La auténtica polémica se debería centrar en una materia distinta, en un tema que, de bien seguro, tiene mucha más enjundia que el de la luz o la oscuridad: los horarios de las comidas. Este es el núcleo fundamental del problema básico y la solución real a todas las demás preocupaciones. España (y ahí si que no puedo decir Península Ibérica) se rige por unos horarios de condumios que chocan frontalmente con las costumbres ancestrales de la gran mayoría de países pertenecientes a la Comunidad Europea. En la inmensa mayoría de estados europeos -se sitúen en uno u otro de los husos horarios a que están sometidos- se desayuna antes de las ocho de la mañana, se almuerza entre las doce y la una del mediodía y se cena entre las siete y las ocho del atardecer. En el antiguo imperio español (algunos todavía siguen confinados en este recuerdo y se agarran como pueden a las llamadas comunidades autónomas, como si fueran Cuba o las mismísimas Filipinas) las pitanzas se suelen ejecutar entre las nueve y las diez la primera colación; sobre las dos o dos y media (una hora más, mínimo, en Madrid, ciudad de funcionarios y congresos), la comida; y a partir de las nueve y media la cena. Es evidente que con estos horarios del todo intempestivos no se va a ninguna parte. Los españoles están inmersos en unos usos y costumbres en esta materia completamente irracionales. Los europeos no se ríen más de nosotros porqué la mayoría ignoran estas normas no escritas pero cumplidas casi a rajatabla por los nativos. A los extranjeros que acuden en masa a las playas soleadas de la península les parece de puta madre los hábitos ibéricos de alimentarse a deshora; para los guiris, nuestras costumbres son ideales para celebrar sus vacaciones de paellas cochambrosas y sangrías repulsivas; les va de perlas. Algunos deben pensar en nuestra generosidad al adaptarnos a sus días de asueto; muchos lo agradecen. Seguro que creen que, pasado el período estival, nosotros volvemos a los horarios luteranos, como ellos; que les regalamos este detalle, vamos.
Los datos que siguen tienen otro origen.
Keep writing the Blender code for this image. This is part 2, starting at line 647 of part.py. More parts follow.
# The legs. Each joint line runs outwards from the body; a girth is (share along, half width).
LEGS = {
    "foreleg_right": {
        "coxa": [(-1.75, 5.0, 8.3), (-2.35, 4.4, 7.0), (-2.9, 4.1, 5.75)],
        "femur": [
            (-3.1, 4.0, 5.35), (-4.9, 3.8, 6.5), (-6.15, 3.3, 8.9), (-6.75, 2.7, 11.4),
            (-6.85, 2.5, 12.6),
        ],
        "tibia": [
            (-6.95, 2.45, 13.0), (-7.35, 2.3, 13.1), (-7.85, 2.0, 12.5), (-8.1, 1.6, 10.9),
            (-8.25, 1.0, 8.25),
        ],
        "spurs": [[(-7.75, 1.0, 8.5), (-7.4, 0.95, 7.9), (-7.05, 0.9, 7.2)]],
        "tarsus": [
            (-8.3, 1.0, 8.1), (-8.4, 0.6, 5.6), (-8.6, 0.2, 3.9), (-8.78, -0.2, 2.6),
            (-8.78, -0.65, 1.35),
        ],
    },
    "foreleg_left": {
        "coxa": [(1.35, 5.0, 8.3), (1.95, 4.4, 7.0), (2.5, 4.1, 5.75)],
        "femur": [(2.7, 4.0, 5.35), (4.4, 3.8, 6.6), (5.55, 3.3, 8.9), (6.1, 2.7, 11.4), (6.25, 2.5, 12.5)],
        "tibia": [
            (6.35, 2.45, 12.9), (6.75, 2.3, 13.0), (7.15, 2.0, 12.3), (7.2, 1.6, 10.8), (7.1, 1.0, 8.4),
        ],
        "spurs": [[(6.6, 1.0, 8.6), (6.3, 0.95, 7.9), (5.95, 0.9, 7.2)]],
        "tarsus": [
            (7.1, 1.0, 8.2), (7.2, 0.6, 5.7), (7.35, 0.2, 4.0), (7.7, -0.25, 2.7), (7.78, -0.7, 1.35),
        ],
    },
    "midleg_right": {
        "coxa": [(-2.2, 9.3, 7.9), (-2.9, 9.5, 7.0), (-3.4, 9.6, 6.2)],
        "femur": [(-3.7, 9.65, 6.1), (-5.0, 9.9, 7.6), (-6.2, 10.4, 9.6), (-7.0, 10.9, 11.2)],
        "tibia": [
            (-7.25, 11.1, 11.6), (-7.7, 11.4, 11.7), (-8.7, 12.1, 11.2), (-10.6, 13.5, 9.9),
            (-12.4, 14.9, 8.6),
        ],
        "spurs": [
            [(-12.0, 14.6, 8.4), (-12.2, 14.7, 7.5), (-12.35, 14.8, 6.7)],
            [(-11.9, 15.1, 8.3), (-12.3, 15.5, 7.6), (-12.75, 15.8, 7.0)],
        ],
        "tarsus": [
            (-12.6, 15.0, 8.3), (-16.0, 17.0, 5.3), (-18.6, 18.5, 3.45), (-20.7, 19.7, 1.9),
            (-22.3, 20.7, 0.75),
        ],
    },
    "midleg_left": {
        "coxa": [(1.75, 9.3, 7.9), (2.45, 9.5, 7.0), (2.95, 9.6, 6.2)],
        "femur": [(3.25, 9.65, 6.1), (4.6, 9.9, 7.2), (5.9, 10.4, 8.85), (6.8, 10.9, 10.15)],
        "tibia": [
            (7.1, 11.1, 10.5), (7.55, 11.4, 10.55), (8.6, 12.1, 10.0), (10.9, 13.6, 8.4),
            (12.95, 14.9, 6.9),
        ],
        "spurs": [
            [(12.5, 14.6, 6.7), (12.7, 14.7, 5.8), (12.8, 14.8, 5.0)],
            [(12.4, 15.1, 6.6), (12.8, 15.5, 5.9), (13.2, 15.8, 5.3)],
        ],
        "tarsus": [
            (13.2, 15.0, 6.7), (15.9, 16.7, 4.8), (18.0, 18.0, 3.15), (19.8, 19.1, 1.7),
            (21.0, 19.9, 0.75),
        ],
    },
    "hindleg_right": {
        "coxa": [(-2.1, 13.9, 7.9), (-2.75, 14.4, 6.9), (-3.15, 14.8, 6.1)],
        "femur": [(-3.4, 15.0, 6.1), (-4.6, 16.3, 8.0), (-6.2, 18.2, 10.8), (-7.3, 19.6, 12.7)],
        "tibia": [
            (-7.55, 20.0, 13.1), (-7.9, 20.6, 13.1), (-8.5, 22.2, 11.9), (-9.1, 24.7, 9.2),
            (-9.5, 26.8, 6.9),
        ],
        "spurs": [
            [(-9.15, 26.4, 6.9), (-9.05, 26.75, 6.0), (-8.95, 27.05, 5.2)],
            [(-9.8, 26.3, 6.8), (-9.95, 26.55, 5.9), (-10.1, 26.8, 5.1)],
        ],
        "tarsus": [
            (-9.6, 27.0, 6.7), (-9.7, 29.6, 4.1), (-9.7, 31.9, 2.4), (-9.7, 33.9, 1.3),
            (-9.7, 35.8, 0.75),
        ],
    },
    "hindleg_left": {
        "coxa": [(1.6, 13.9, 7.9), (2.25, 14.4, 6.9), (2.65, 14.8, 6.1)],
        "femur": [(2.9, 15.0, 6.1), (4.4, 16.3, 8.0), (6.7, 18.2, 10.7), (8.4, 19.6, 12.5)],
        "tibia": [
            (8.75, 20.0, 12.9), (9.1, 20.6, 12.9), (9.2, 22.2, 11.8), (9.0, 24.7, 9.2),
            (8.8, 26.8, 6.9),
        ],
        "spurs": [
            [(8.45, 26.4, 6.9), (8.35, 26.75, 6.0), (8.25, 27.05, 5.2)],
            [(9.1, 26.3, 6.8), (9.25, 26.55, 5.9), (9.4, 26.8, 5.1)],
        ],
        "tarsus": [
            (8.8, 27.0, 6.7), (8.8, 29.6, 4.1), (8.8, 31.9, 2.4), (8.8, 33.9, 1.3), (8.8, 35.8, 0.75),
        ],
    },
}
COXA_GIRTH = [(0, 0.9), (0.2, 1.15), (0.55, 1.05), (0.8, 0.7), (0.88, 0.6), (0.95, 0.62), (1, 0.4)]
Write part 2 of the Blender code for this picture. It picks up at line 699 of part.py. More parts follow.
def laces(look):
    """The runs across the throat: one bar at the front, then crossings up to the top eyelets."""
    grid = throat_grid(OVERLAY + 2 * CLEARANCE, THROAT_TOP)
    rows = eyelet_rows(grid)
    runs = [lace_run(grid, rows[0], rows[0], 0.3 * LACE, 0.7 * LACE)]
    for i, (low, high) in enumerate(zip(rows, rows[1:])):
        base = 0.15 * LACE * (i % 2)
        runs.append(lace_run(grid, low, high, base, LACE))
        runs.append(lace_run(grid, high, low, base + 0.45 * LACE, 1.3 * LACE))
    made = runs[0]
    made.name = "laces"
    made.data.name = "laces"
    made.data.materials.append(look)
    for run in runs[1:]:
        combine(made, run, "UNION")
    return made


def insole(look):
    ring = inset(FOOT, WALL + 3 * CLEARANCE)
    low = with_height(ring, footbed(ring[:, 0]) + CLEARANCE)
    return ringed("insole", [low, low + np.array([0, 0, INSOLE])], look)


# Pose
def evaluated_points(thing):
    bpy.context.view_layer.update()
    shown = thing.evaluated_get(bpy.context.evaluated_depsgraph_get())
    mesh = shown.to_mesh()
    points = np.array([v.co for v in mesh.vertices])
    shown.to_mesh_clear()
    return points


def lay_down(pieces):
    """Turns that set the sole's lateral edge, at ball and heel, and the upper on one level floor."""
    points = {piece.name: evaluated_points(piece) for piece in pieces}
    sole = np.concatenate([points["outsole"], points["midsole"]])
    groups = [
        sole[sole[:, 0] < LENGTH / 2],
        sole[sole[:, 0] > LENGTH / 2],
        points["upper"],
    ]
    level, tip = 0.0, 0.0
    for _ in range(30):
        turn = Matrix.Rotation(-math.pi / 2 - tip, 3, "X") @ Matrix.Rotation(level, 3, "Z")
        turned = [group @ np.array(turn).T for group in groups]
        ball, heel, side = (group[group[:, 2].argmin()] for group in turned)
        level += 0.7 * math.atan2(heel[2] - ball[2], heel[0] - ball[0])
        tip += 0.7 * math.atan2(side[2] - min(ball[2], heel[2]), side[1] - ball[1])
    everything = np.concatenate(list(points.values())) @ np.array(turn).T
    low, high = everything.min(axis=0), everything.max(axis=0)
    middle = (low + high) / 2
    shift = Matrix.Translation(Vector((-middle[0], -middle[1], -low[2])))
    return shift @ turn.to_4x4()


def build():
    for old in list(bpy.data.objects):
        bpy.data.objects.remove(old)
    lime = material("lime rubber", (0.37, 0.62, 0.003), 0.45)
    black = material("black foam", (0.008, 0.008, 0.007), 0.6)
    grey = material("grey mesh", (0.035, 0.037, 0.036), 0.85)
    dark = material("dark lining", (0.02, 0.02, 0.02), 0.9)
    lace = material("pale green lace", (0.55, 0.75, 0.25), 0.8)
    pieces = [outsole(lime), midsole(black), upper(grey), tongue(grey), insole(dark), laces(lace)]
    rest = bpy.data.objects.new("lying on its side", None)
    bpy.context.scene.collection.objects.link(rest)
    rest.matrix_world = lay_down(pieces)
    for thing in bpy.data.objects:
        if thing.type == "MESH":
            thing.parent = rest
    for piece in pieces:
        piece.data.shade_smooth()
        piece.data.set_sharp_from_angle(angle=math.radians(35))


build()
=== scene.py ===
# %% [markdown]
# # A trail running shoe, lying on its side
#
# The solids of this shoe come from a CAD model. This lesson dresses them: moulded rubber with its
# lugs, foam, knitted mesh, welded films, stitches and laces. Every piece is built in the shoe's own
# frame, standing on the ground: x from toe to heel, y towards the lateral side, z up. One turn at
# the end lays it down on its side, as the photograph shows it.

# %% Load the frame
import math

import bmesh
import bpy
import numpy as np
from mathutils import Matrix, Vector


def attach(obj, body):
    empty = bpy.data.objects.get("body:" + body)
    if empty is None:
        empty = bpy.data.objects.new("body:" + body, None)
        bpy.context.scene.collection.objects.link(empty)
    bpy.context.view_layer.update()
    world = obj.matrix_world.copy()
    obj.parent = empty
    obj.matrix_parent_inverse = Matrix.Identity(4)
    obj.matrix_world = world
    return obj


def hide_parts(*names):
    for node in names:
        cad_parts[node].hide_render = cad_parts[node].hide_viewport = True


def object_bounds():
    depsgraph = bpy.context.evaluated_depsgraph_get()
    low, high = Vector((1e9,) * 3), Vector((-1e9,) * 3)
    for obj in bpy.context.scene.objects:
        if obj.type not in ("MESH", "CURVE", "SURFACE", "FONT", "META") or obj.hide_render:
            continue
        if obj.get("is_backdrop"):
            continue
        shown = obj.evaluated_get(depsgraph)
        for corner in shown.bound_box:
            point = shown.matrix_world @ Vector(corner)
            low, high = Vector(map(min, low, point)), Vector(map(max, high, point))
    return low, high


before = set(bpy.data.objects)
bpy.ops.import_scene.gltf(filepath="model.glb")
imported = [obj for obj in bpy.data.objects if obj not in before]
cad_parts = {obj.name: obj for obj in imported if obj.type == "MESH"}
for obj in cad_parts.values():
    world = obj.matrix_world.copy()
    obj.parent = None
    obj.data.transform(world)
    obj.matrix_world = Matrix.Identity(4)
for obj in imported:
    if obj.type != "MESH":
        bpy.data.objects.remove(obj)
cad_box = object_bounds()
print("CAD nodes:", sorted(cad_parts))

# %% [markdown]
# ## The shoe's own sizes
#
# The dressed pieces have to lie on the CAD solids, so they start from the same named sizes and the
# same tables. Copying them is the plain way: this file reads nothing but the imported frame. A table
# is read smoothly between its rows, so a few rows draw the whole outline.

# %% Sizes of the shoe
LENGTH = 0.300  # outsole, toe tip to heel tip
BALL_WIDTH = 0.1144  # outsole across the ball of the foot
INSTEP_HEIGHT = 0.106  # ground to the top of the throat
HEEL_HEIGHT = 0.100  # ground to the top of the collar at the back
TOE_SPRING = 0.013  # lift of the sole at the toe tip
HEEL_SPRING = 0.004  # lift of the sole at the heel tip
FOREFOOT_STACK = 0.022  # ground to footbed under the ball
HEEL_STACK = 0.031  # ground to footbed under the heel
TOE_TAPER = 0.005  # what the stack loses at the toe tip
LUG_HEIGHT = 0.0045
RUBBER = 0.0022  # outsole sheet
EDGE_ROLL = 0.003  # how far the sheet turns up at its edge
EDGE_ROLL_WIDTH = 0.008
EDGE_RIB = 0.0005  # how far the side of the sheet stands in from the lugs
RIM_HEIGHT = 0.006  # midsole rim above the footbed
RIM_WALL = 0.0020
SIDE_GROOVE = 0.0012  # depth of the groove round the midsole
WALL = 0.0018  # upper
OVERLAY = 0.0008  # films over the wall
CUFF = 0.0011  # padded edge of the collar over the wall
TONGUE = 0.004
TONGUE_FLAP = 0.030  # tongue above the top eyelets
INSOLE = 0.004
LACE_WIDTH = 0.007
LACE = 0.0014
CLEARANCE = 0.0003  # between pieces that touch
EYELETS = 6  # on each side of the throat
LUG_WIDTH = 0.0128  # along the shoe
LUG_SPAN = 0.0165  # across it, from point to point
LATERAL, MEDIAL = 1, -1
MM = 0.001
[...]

Volviendo a la cuestión: no importa nada si comemos con luz natural o no; aquello que nos conviene es cambiar nuestros atrasados vicios alimenticios respecto a las horas diurnas. Probablemente, si nos pusiéramos las pilas y nos incorporáramos a la sabiduría europea, los canales de televisión se verían obligadas a cambiar, de manera rotunda, sus horas de máxima audiencia que, ahora mismo, están por las nubes, por decirlo de alguna manera. El cierre de los programas estelares (en todas las cadenas, todas) es escandaloso y horripilante. Ellos, los directivos de los diversos canales, no van a cambiar sus estrategias si no se ven amenazados por una alteración del pueblo respecto a sus hábitos actuales.

Total: déjense ustedes de luces y sombras y agarren los cubiertos unos ratos antes de los actuales. Ya notarán las mejoras.